## REQUIREMENTS
The listing below should be copied in full, word for word.

## DATASET SECTION
********

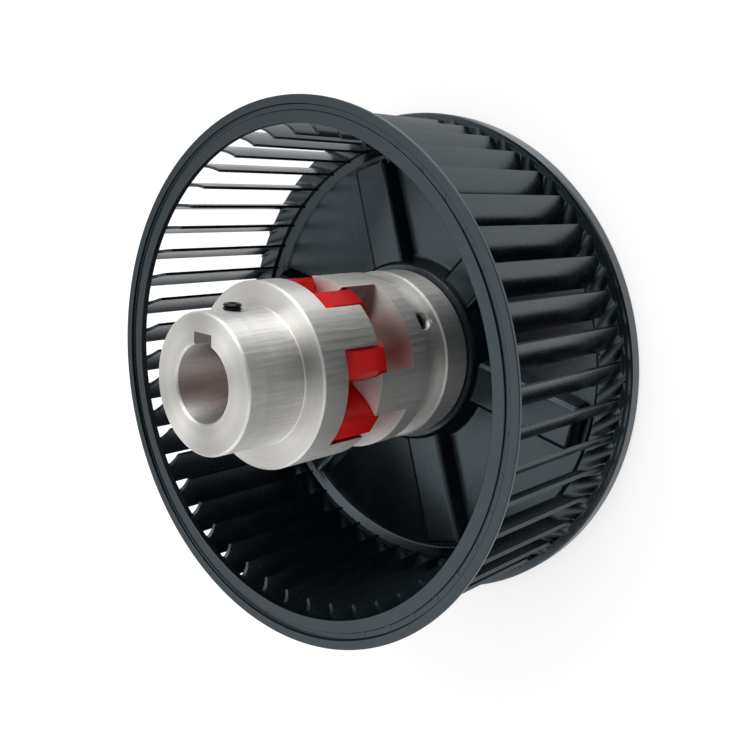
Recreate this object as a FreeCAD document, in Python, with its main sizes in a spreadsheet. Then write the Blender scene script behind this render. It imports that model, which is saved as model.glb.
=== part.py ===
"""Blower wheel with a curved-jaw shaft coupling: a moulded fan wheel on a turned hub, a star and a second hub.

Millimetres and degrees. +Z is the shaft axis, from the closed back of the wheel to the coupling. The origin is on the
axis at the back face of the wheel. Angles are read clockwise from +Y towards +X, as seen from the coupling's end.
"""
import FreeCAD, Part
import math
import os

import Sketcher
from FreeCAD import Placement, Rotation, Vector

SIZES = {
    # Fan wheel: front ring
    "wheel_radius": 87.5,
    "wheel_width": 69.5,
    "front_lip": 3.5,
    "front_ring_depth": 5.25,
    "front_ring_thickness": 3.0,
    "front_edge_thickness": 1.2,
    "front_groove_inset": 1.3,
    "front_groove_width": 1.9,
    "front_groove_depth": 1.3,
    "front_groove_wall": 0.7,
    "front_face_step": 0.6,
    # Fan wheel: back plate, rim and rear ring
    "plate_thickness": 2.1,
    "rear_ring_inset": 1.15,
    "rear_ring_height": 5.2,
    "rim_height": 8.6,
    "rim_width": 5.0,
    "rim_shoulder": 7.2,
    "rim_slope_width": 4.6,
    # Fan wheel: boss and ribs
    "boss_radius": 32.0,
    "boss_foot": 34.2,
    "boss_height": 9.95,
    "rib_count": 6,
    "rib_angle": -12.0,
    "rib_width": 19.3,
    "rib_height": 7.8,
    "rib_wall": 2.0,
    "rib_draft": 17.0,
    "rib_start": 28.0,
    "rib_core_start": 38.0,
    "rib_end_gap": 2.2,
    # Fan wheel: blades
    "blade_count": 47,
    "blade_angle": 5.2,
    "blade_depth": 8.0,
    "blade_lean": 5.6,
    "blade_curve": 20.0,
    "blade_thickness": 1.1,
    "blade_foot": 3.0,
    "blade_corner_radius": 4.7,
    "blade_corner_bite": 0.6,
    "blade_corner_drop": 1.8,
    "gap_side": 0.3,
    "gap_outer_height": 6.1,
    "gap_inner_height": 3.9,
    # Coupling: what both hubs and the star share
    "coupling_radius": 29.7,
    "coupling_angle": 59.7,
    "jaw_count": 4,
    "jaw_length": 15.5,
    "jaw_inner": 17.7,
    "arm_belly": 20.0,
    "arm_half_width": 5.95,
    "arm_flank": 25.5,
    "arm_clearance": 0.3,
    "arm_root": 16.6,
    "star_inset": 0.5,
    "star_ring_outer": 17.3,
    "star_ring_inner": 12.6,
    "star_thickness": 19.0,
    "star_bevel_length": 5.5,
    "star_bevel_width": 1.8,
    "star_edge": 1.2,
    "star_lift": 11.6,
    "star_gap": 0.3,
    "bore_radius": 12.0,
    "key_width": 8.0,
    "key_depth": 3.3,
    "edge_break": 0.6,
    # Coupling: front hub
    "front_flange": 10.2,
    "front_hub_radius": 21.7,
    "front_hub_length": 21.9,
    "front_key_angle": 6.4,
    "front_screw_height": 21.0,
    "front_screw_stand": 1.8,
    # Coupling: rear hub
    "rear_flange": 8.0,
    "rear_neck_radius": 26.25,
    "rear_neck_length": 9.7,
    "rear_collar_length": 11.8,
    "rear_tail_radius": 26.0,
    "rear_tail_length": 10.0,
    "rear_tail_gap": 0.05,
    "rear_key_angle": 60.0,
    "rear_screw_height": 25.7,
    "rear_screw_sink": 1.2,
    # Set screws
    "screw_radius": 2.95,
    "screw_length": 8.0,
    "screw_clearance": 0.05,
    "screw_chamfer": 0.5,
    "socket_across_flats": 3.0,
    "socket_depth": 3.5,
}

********

## OUTPUT FOR THIS TASK
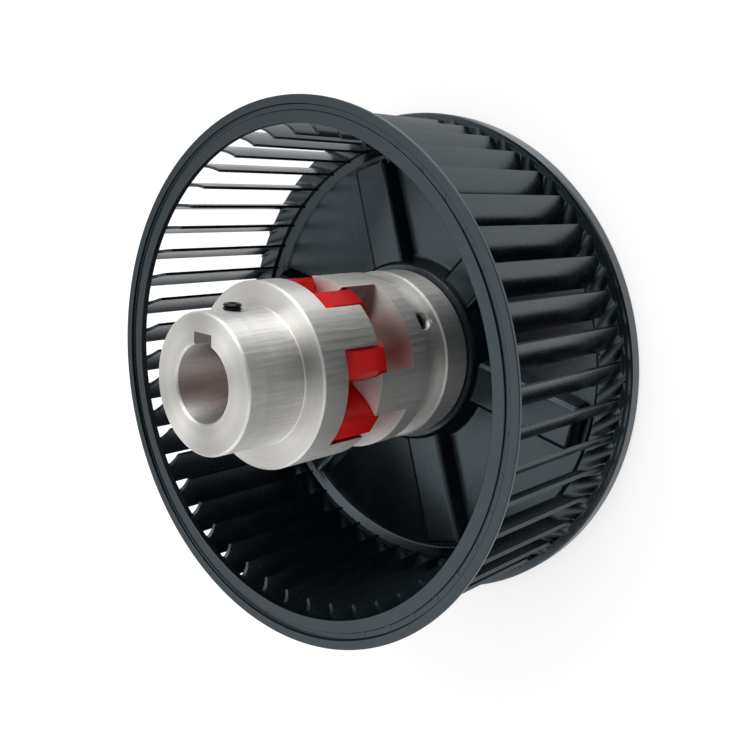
Recreate this object as a FreeCAD document, in Python, with its main sizes in a spreadsheet. Then write the Blender scene script behind this render. It imports that model, which is saved as model.glb.
=== part.py ===
"""Blower wheel with a curved-jaw shaft coupling: a moulded fan wheel on a turned hub, a star and a second hub.

Millimetres and degrees. +Z is the shaft axis, from the closed back of the wheel to the coupling. The origin is on the
axis at the back face of the wheel. Angles are read clockwise from +Y towards +X, as seen from the coupling's end.
"""
import FreeCAD, Part
import math
import os

import Sketcher
from FreeCAD import Placement, Rotation, Vector

SIZES = {
    # Fan wheel: front ring
    "wheel_radius": 87.5,
    "wheel_width": 69.5,
    "front_lip": 3.5,
    "front_ring_depth": 5.25,
    "front_ring_thickness": 3.0,
    "front_edge_thickness": 1.2,
    "front_groove_inset": 1.3,
    "front_groove_width": 1.9,
    "front_groove_depth": 1.3,
    "front_groove_wall": 0.7,
    "front_face_step": 0.6,
    # Fan wheel: back plate, rim and rear ring
    "plate_thickness": 2.1,
    "rear_ring_inset": 1.15,
    "rear_ring_height": 5.2,
    "rim_height": 8.6,
    "rim_width": 5.0,
    "rim_shoulder": 7.2,
    "rim_slope_width": 4.6,
    # Fan wheel: boss and ribs
    "boss_radius": 32.0,
    "boss_foot": 34.2,
    "boss_height": 9.95,
    "rib_count": 6,
    "rib_angle": -12.0,
    "rib_width": 19.3,
    "rib_height": 7.8,
    "rib_wall": 2.0,
    "rib_draft": 17.0,
    "rib_start": 28.0,
    "rib_core_start": 38.0,
    "rib_end_gap": 2.2,
    # Fan wheel: blades
    "blade_count": 47,
    "blade_angle": 5.2,
    "blade_depth": 8.0,
    "blade_lean": 5.6,
    "blade_curve": 20.0,
    "blade_thickness": 1.1,
    "blade_foot": 3.0,
    "blade_corner_radius": 4.7,
    "blade_corner_bite": 0.6,
    "blade_corner_drop": 1.8,
    "gap_side": 0.3,
    "gap_outer_height": 6.1,
    "gap_inner_height": 3.9,
    # Coupling: what both hubs and the star share
    "coupling_radius": 29.7,
    "coupling_angle": 59.7,
    "jaw_count": 4,
    "jaw_length": 15.5,
    "jaw_inner": 17.7,
    "arm_belly": 20.0,
    "arm_half_width": 5.95,
    "arm_flank": 25.5,
    "arm_clearance": 0.3,
    "arm_root": 16.6,
    "star_inset": 0.5,
    "star_ring_outer": 17.3,
    "star_ring_inner": 12.6,
    "star_thickness": 19.0,
    "star_bevel_length": 5.5,
    "star_bevel_width": 1.8,
    "star_edge": 1.2,
    "star_lift": 11.6,
    "star_gap": 0.3,
    "bore_radius": 12.0,
    "key_width": 8.0,
    "key_depth": 3.3,
    "edge_break": 0.6,
    # Coupling: front hub
    "front_flange": 10.2,
    "front_hub_radius": 21.7,
    "front_hub_length": 21.9,
    "front_key_angle": 6.4,
    "front_screw_height": 21.0,
    "front_screw_stand": 1.8,
    # Coupling: rear hub
    "rear_flange": 8.0,
    "rear_neck_radius": 26.25,
    "rear_neck_length": 9.7,
    "rear_collar_length": 11.8,
    "rear_tail_radius": 26.0,
    "rear_tail_length": 10.0,
    "rear_tail_gap": 0.05,
    "rear_key_angle": 60.0,
    "rear_screw_height": 25.7,
    "rear_screw_sink": 1.2,
    # Set screws
    "screw_radius": 2.95,
    "screw_length": 8.0,
    "screw_clearance": 0.05,
    "screw_chamfer": 0.5,
    "socket_across_flats": 3.0,
    "socket_depth": 3.5,
}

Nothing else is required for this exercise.